The Romans are seen as the greatest power of the ancient world and many inventions have been credited to them which were in fact those belonging to the Etruscans. Roman numerals were Etruscan numerals first.




What is Etruscan Revival jewellery?

In the nineteenth century excavations had revealed the great Etruscan necropolises, which were adorned with beautiful frescos, jewellery and everyday items for use in the afterlife. The intricately wrought gold jewellery was ornamented with tiny gold beads, filigree work and gems. 
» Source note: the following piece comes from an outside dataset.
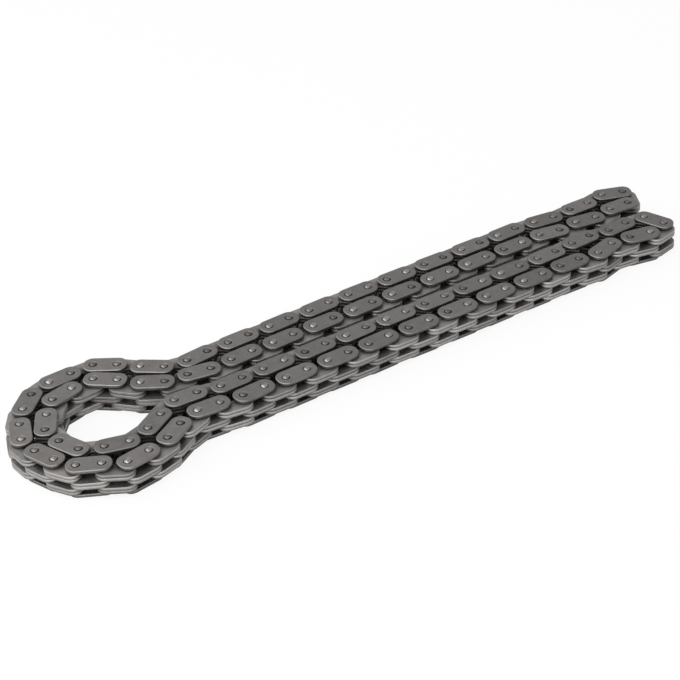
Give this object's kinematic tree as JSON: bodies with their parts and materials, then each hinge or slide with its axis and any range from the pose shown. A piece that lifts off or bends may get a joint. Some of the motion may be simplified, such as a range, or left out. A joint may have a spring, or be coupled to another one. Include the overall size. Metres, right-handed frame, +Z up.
{
  "type": "timing chain",
  "caption": "Endless inverted-tooth steel timing chain lying on its side, folded into a keyhole of nested rings, facing runs and tight end folds.",
  "frame": {"origin": "middle of the box round the chain as it lies, at the plane that the pins' lower ends stand on", "axes": "+X along the straight runs towards the two folded tips, +Y across the runs in the plane that the chain lies in, +Z up along the pins"},
  "size_m": [0.255, 0.0626, 0.0113],
  "materials": {
    "guide_plate": "satin, slightly warm grey stamped steel",
    "toothed_plate": "satin, darker stamped steel with brighter edges",
    "pin": "smooth bright steel"
  },
  "bodies": {
    "outer_ring": {"outer_ring_guide_plates": "guide_plate", "outer_ring_toothed_plates": "toothed_plate", "outer_ring_pins": "pin"},
    "inner_ring": {"inner_ring_guide_plates": "guide_plate", "inner_ring_toothed_plates": "toothed_plate", "inner_ring_pins": "pin"},
    "upper_tip": {"upper_tip_guide_plates": "guide_plate", "upper_tip_toothed_plates": "toothed_plate", "upper_tip_pins": "pin"},
    "lower_tip": {"lower_tip_guide_plates": "guide_plate", "lower_tip_toothed_plates": "toothed_plate", "lower_tip_pins": "pin"},
    "upper_outer_1": {"upper_outer_1_guide_plates": "guide_plate", "upper_outer_1_toothed_plates": "toothed_plate", "upper_outer_1_pins": "pin"},
    "upper_outer_2": {"upper_outer_2_guide_plates": "guide_plate", "upper_outer_2_toothed_plates": "toothed_plate", "upper_outer_2_pins": "pin"},
    "upper_outer_3": {"upper_outer_3_guide_plates": "guide_plate", "upper_outer_3_toothed_plates": "toothed_plate", "upper_outer_3_pins": "pin"},
    "upper_outer_4": {"upper_outer_4_guide_plates": "guide_plate", "upper_outer_4_toothed_plates": "toothed_plate", "upper_outer_4_pins": "pin"},
    "upper_inner_1": {"upper_inner_1_guide_plates": "guide_plate", "upper_inner_1_toothed_plates": "toothed_plate", "upper_inner_1_pins": "pin"},
    "upper_inner_2": {"upper_inner_2_guide_plates": "guide_plate", "upper_inner_2_toothed_plates": "toothed_plate", "upper_inner_2_pins": "pin"},
    "upper_inner_3": {"upper_inner_3_guide_plates": "guide_plate", "upper_inner_3_toothed_plates": "toothed_plate", "upper_inner_3_pins": "pin"},
    "upper_inner_4": {"upper_inner_4_guide_plates": "guide_plate", "upper_inner_4_toothed_plates": "toothed_plate", "upper_inner_4_pins": "pin"},
    "lower_outer_1": {"lower_outer_1_guide_plates": "guide_plate", "lower_outer_1_toothed_plates": "toothed_plate", "lower_outer_1_pins": "pin"},
    "lower_outer_2": {"lower_outer_2_guide_plates": "guide_plate", "lower_outer_2_toothed_plates": "toothed_plate", "lower_outer_2_pins": "pin"},
    "lower_outer_3": {"lower_outer_3_guide_plates": "guide_plate", "lower_outer_3_toothed_plates": "toothed_plate", "lower_outer_3_pins": "pin"},
    "lower_outer_4": {"lower_outer_4_guide_plates": "guide_plate", "lower_outer_4_toothed_plates": "toothed_plate", "lower_outer_4_pins": "pin"},
    "lower_inner_1": {"lower_inner_1_guide_plates": "guide_plate", "lower_inner_1_toothed_plates": "toothed_plate", "lower_inner_1_pins": "pin"},
    "lower_inner_2": {"lower_inner_2_guide_plates": "guide_plate", "lower_inner_2_toothed_plates": "toothed_plate", "lower_inner_2_pins": "pin"},
    "lower_inner_3": {"lower_inner_3_guide_plates": "guide_plate", "lower_inner_3_toothed_plates": "toothed_plate", "lower_inner_3_pins": "pin"},
    "lower_inner_4": {"lower_inner_4_guide_plates": "guide_plate", "lower_inner_4_toothed_plates": "toothed_plate", "lower_inner_4_pins": "pin"}
  },
  "joints": [
    {"name": "upper_outer_1_hinge", "type": "hinge", "parent": "outer_ring", "child": "upper_outer_1", "pos_m": [-0.05205, 0.01051, 0.00562], "axis": [0, 0, 1], "range_deg": [0, 5]},
    {"name": "upper_outer_2_hinge", "type": "hinge", "parent": "upper_outer_1", "child": "upper_outer_2", "pos_m": [-0.02005, 0.01085, 0.00562], "axis": [0, 0, 1], "range_deg": [0, 5]},
    {"name": "upper_outer_3_hinge", "type": "hinge", "parent": "upper_outer_2", "child": "upper_outer_3", "pos_m": [0.01194, 0.01086, 0.00562], "axis": [0, 0, 1], "range_deg": [0, 5]},
    {"name": "upper_outer_4_hinge", "type": "hinge", "parent": "upper_outer_3", "child": "upper_outer_4", "pos_m": [0.04394, 0.01089, 0.00562], "axis": [0, 0, 1], "range_deg": [0, 5]},
    {"name": "upper_tip_hinge", "type": "hinge", "parent": "upper_outer_4", "child": "upper_tip", "pos_m": [0.07593, 0.01125, 0.00562], "axis": [0, 0, 1], "range_deg": [-20, 0]},
    {"name": "upper_inner_4_hinge", "type": "hinge", "parent": "upper_tip", "child": "upper_inner_4", "pos_m": [0.08016, 0.00237, 0.00562], "axis": [0, 0, 1], "range_deg": [0, 20]},
    {"name": "upper_inner_3_hinge", "type": "hinge", "parent": "upper_inner_4", "child": "upper_inner_3", "pos_m": [0.04816, 0.00202, 0.00562], "axis": [0, 0, 1], "range_deg": [-5, 0]},
    {"name": "upper_inner_2_hinge", "type": "hinge", "parent": "upper_inner_3", "child": "upper_inner_2", "pos_m": [0.01617, 0.00198, 0.00562], "axis": [0, 0, 1], "range_deg": [-5, 0]},
    {"name": "upper_inner_1_hinge", "type": "hinge", "parent": "upper_inner_2", "child": "upper_inner_1", "pos_m": [-0.01583, 0.00197, 0.00562], "axis": [0, 0, 1], "range_deg": [-5, 0]},
    {"name": "inner_ring_hinge", "type": "hinge", "parent": "upper_inner_1", "child": "inner_ring", "pos_m": [-0.04782, 0.00163, 0.00562], "axis": [0, 0, 1], "range_deg": [-5, 0]},
    {"name": "lower_outer_1_hinge", "type": "hinge", "parent": "outer_ring", "child": "lower_outer_1", "pos_m": [-0.05468, -0.01806, 0.00562], "axis": [0, 0, 1], "range_deg": [-5, 0]},
    {"name": "lower_outer_2_hinge", "type": "hinge", "parent": "lower_outer_1", "child": "lower_outer_2", "pos_m": [-0.02269, -0.018, 0.00562], "axis": [0, 0, 1], "range_deg": [-5, 0]},
    {"name": "lower_outer_3_hinge", "type": "hinge", "parent": "lower_outer_2", "child": "lower_outer_3", "pos_m": [0.00931, -0.01826, 0.00562], "axis": [0, 0, 1], "range_deg": [-5, 0]},
    {"name": "lower_outer_4_hinge", "type": "hinge", "parent": "lower_outer_3", "child": "lower_outer_4", "pos_m": [0.0413, -0.01851, 0.00562], "axis": [0, 0, 1], "range_deg": [-5, 0]},
    {"name": "lower_tip_hinge", "type": "hinge", "parent": "lower_outer_4", "child": "lower_tip", "pos_m": [0.0733, -0.01843, 0.00562], "axis": [0, 0, 1], "range_deg": [0, 20]},
    {"name": "lower_inner_4_hinge", "type": "hinge", "parent": "lower_tip", "child": "lower_inner_4", "pos_m": [0.07788, -0.00974, 0.00562], "axis": [0, 0, 1], "range_deg": [-20, 0]},
    {"name": "lower_inner_3_hinge", "type": "hinge", "parent": "lower_inner_4", "child": "lower_inner_3", "pos_m": [0.04589, -0.00981, 0.00562], "axis": [0, 0, 1], "range_deg": [0, 5]},
    {"name": "lower_inner_2_hinge", "type": "hinge", "parent": "lower_inner_3", "child": "lower_inner_2", "pos_m": [0.01389, -0.00957, 0.00562], "axis": [0, 0, 1], "range_deg": [0, 5]},
    {"name": "lower_inner_1_hinge", "type": "hinge", "parent": "lower_inner_2", "child": "lower_inner_1", "pos_m": [-0.0181, -0.0093, 0.00562], "axis": [0, 0, 1], "range_deg": [0, 5]}
  ],
  "couplings": [
    {"joint": "upper_outer_2_hinge", "follows": "upper_outer_1_hinge", "ratio": 1},
    {"joint": "upper_outer_3_hinge", "follows": "upper_outer_1_hinge", "ratio": 1},
    {"joint": "upper_outer_4_hinge", "follows": "upper_outer_1_hinge", "ratio": 1},
    {"joint": "upper_tip_hinge", "follows": "upper_outer_1_hinge", "ratio": -4},
    {"joint": "upper_inner_4_hinge", "follows": "upper_outer_1_hinge", "ratio": 4},
    {"joint": "upper_inner_3_hinge", "follows": "upper_outer_1_hinge", "ratio": -1},
    {"joint": "upper_inner_2_hinge", "follows": "upper_outer_1_hinge", "ratio": -1},
    {"joint": "upper_inner_1_hinge", "follows": "upper_outer_1_hinge", "ratio": -1},
    {"joint": "inner_ring_hinge", "follows": "upper_outer_1_hinge", "ratio": -1},
    {"joint": "lower_outer_2_hinge", "follows": "lower_outer_1_hinge", "ratio": 1},
    {"joint": "lower_outer_3_hinge", "follows": "lower_outer_1_hinge", "ratio": 1},
    {"joint": "lower_outer_4_hinge", "follows": "lower_outer_1_hinge", "ratio": 1},
    {"joint": "lower_tip_hinge", "follows": "lower_outer_1_hinge", "ratio": -4},
    {"joint": "lower_inner_4_hinge", "follows": "lower_outer_1_hinge", "ratio": 4},
    {"joint": "lower_inner_3_hinge", "follows": "lower_outer_1_hinge", "ratio": -1},
    {"joint": "lower_inner_2_hinge", "follows": "lower_outer_1_hinge", "ratio": -1},
    {"joint": "lower_inner_1_hinge", "follows": "lower_outer_1_hinge", "ratio": -1}
  ]
}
Wealthy Victorians saw images of these archaeological finds and commissioned jewellers to make replicas. Victorians adored the Egyptian and Greek styles and their fascination for ancient jewellery naturally meant that they were in awe of Etruscan jewellery unearthed from the necropolises. European and British royalty and nobility commissioned earrings, brooches, lockets and sets of matching pieces.

Queen Victoria's long mourning of her dear departed Albert created a fascination for mourning jewellery and so these pieces retrieved from necropolises became immensely popular. 
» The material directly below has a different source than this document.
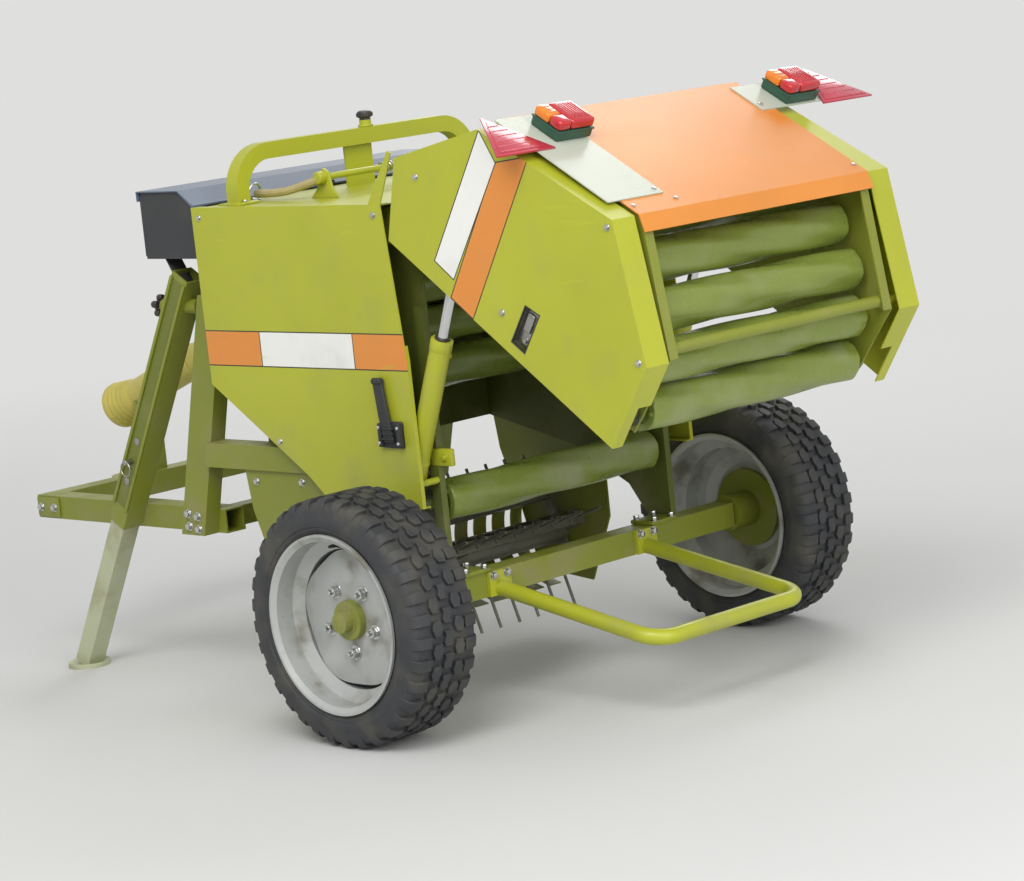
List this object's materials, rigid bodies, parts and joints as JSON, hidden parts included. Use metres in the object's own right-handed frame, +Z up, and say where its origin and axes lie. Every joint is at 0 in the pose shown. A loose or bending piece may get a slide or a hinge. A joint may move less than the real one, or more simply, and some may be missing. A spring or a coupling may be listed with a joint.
{
  "type": "round baler",
  "caption": "Small towed round baler on two wheels and a parking leg, with a raised roller tailgate, tined pickup, twine box, power shaft and bale ramp.",
  "frame": {"origin": "middle of the outline seen from above, at the height of the ground under the tyres", "axes": "+X to the machine's left side, +Y to its rear, +Z up"},
  "size_m": [1.504, 2.4959, 1.4024],
  "materials": {
    "body_green": "gloss",
    "dark_green": "satin",
    "roller_green": "satin",
    "orange": "gloss",
    "box_grey": "satin",
    "lid_grey": "satin",
    "rim_silver": "satin",
    "tyre": "matt",
    "rubber_black": "satin",
    "shaft_yellow": "matt",
    "gearbox": "satin",
    "leg_pale": "satin",
    "steel": "satin",
    "lamp_body": "satin",
    "lens_red": "gloss",
    "reflector": "gloss"
  },
  "bodies": {
    "frame": {"axle": "dark_green", "chamber_walls": "dark_green", "top_deck": "body_green", "front_wall": "dark_green", "hinge_brackets": "dark_green", "long_beams": "dark_green", "side_cover_left": "body_green", "side_cover_right": "body_green", "cover_latch": "rubber_black", "top_arch": "body_green", "filler_cap": "rubber_black", "twine_box": "box_grey", "twine_box_lugs": "box_grey", "guide_rail": "body_green", "gearbox": "gearbox", "pto_shaft": "shaft_yellow", "hitch_beams": "dark_green", "hitch_cross": "dark_green", "hitch_struts_front": "dark_green", "hitch_struts_rear": "dark_green", "pickup_sides": "dark_green", "pickup_strippers": "dark_green", "feed_floor": "dark_green", "bale_ramp": "body_green", "cylinder_pins": "steel"},
    "wheel_left": {"hub_left": "dark_green", "rim_left": "rim_silver", "tyre_left": "tyre"},
    "wheel_right": {"hub_right": "dark_green", "rim_right": "rim_silver", "tyre_right": "tyre"},
    "twine_lid": {"twine_lid": "lid_grey"},
    "parking_leg": {"parking_leg": "leg_pale"},
    "pickup_reel": {"pickup_reel": "steel"},
    "roller_front_1": {"roller_front_1": "roller_green"},
    "roller_front_2": {"roller_front_2": "roller_green"},
    "roller_front_3": {"roller_front_3": "roller_green"},
    "roller_front_4": {"roller_front_4": "roller_green"},
    "roller_front_5": {"roller_front_5": "roller_green"},
    "roller_front_6": {"roller_front_6": "roller_green"},
    "tailgate": {"gate_sides": "dark_green", "gate_cover_left": "body_green", "gate_cover_right": "body_green", "gate_lid": "orange", "gate_top": "body_green", "gate_cross_bar": "dark_green", "lamp_plates": "body_green", "lamp_bodies": "lamp_body", "lamp_lenses": "lens_red", "reflectors": "reflector"},
    "roller_gate_1": {"roller_gate_1": "roller_green"},
    "roller_gate_2": {"roller_gate_2": "roller_green"},
    "roller_gate_3": {"roller_gate_3": "roller_green"},
    "roller_gate_4": {"roller_gate_4": "roller_green"},
    "roller_gate_5": {"roller_gate_5": "roller_green"},
    "roller_gate_6": {"roller_gate_6": "roller_green"},
    "roller_gate_7": {"roller_gate_7": "roller_green"},
    "cylinder_barrels": {"cylinder_barrels": "body_green"},
    "cylinder_rods": {"cylinder_rods": "steel"}
  },
  "joints": [
    {"name": "wheel_left_spin", "type": "hinge", "parent": "frame", "child": "wheel_left", "pos_m": [0.652, 0.469, 0.2885], "axis": [1, 0, 0], "continuous": true},
    {"name": "wheel_right_spin", "type": "hinge", "parent": "frame", "child": "wheel_right", "pos_m": [-0.652, 0.469, 0.2885], "axis": [1, 0, 0], "continuous": true},
    {"name": "pickup_spin", "type": "hinge", "parent": "frame", "child": "pickup_reel", "pos_m": [0, 0.049, 0.265], "axis": [1, 0, 0], "continuous": true},
    {"name": "roller_front_1_spin", "type": "hinge", "parent": "frame", "child": "roller_front_1", "pos_m": [0, 0.29236, 1.13939], "axis": [1, 0, 0], "continuous": true},
    {"name": "roller_front_2_spin", "type": "hinge", "parent": "frame", "child": "roller_front_2", "pos_m": [0, 0.21309, 1.06469], "axis": [1, 0, 0], "continuous": true},
    {"name": "roller_front_3_spin", "type": "hinge", "parent": "frame", "child": "roller_front_3", "pos_m": [0, 0.16011, 0.96951], "axis": [1, 0, 0], "continuous": true},
    {"name": "roller_front_4_spin", "type": "hinge", "parent": "frame", "child": "roller_front_4", "pos_m": [0, 0.13839, 0.86277], "axis": [1, 0, 0], "continuous": true},
    {"name": "roller_front_5_spin", "type": "hinge", "parent": "frame", "child": "roller_front_5", "pos_m": [0, 0.14997, 0.75446], "axis": [1, 0, 0], "continuous": true},
    {"name": "roller_front_6_spin", "type": "hinge", "parent": "frame", "child": "roller_front_6", "pos_m": [0, 0.4377, 0.49448], "axis": [1, 0, 0], "continuous": true},
    {"name": "tailgate_tilt", "type": "hinge", "parent": "frame", "child": "tailgate", "pos_m": [0, 0.598, 1.15], "axis": [-1, 0, 0], "range_deg": [0, 54.8]},
    {"name": "roller_gate_1_spin", "type": "hinge", "parent": "tailgate", "child": "roller_gate_1", "pos_m": [0, 1.1045, 0.72982], "axis": [1, 0, 0], "continuous": true},
    {"name": "roller_gate_2_spin", "type": "hinge", "parent": "tailgate", "child": "roller_gate_2", "pos_m": [0, 1.13798, 0.83348], "axis": [1, 0, 0], "continuous": true},
    {"name": "roller_gate_3_spin", "type": "hinge", "parent": "tailgate", "child": "roller_gate_3", "pos_m": [0, 1.13855, 0.9424], "axis": [1, 0, 0], "continuous": true},
    {"name": "roller_gate_4_spin", "type": "hinge", "parent": "tailgate", "child": "roller_gate_4", "pos_m": [0, 1.10616, 1.0464], "axis": [1, 0, 0], "continuous": true},
    {"name": "roller_gate_5_spin", "type": "hinge", "parent": "tailgate", "child": "roller_gate_5", "pos_m": [0, 1.04384, 1.13574], "axis": [1, 0, 0], "continuous": true},
    {"name": "roller_gate_6_spin", "type": "hinge", "parent": "tailgate", "child": "roller_gate_6", "pos_m": [0, 0.95742, 1.20205], "axis": [1, 0, 0], "continuous": true},
    {"name": "roller_gate_7_spin", "type": "hinge", "parent": "tailgate", "child": "roller_gate_7", "pos_m": [0, 0.855, 1.23912], "axis": [1, 0, 0], "continuous": true},
    {"name": "cylinder_tilt", "type": "hinge", "parent": "frame", "child": "cylinder_barrels", "pos_m": [0, 0.439, 0.57], "axis": [-1, 0, 0], "range_deg": [0, 3.4]},
    {"name": "rod_slide", "type": "slide", "parent": "cylinder_barrels", "child": "cylinder_rods", "axis": [0, -0.3941, -0.9191], "range_m": [0, 0.1023]},
    {"name": "leg_slide", "type": "slide", "parent": "frame", "child": "parking_leg", "axis": [0, 0.5071, 0.8619], "range_m": [0, 0.42]},
    {"name": "twine_lid_hinge", "type": "hinge", "parent": "frame", "child": "twine_lid", "pos_m": [0, -0.231, 1.205], "axis": [-1, 0, 0], "range_deg": [0, 85]}
  ],
  "couplings": [
    {"joint": "roller_front_2_spin", "follows": "roller_front_1_spin", "ratio": 1},
    {"joint": "roller_front_3_spin", "follows": "roller_front_1_spin", "ratio": 1},
    {"joint": "roller_front_4_spin", "follows": "roller_front_1_spin", "ratio": 1},
    {"joint": "roller_front_5_spin", "follows": "roller_front_1_spin", "ratio": 1},
    {"joint": "roller_front_6_spin", "follows": "roller_front_1_spin", "ratio": 1},
    {"joint": "roller_gate_1_spin", "follows": "roller_front_1_spin", "ratio": 1},
    {"joint": "roller_gate_2_spin", "follows": "roller_front_1_spin", "ratio": 1},
    {"joint": "roller_gate_3_spin", "follows": "roller_front_1_spin", "ratio": 1},
    {"joint": "roller_gate_4_spin", "follows": "roller_front_1_spin", "ratio": 1},
    {"joint": "roller_gate_5_spin", "follows": "roller_front_1_spin", "ratio": 1},
    {"joint": "roller_gate_6_spin", "follows": "roller_front_1_spin", "ratio": 1},
    {"joint": "roller_gate_7_spin", "follows": "roller_front_1_spin", "ratio": 1},
    {"joint": "cylinder_tilt", "follows": "tailgate_tilt", "ratio": 0.0615},
    {"joint": "rod_slide", "follows": "tailgate_tilt", "m_per_rad": 0.10673}
  ]
}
Why were the Victorians so fascinated by the Etruscans?

In 19th century England the Grand Tour was a fashionable way to educate young upper class gentlemen prior to marriage. Some gentlewomen also completed the Grand Tour but they would have been chaperoned. The Grand Tour could last years or a mere couple of months. Popular destinations were France, Switzerland, Germany and Italy. The Renaissance treasures, literature and art attracted many in search of a well rounded education, as did the history of ancient Rome. Victorian travellers, writers and adventurers found that their written material which focused on the mysteries of the Etruscans was hugely popular. Their descriptions of Etruscan cities, landscapes, necropolis and jewellery inspired wealthy Victorians who commissioned their jewellers to create gorgeous pieces which became known as Etruscan Revival Jewellery.

Gold jewellery has been sought-after and cherished throughout history.

Gem set gold, filigree, granulation, semi-precious stones such as lapis lazuli, malachite and designs which feature layer upon layer epitomised the Etruscan Revival style.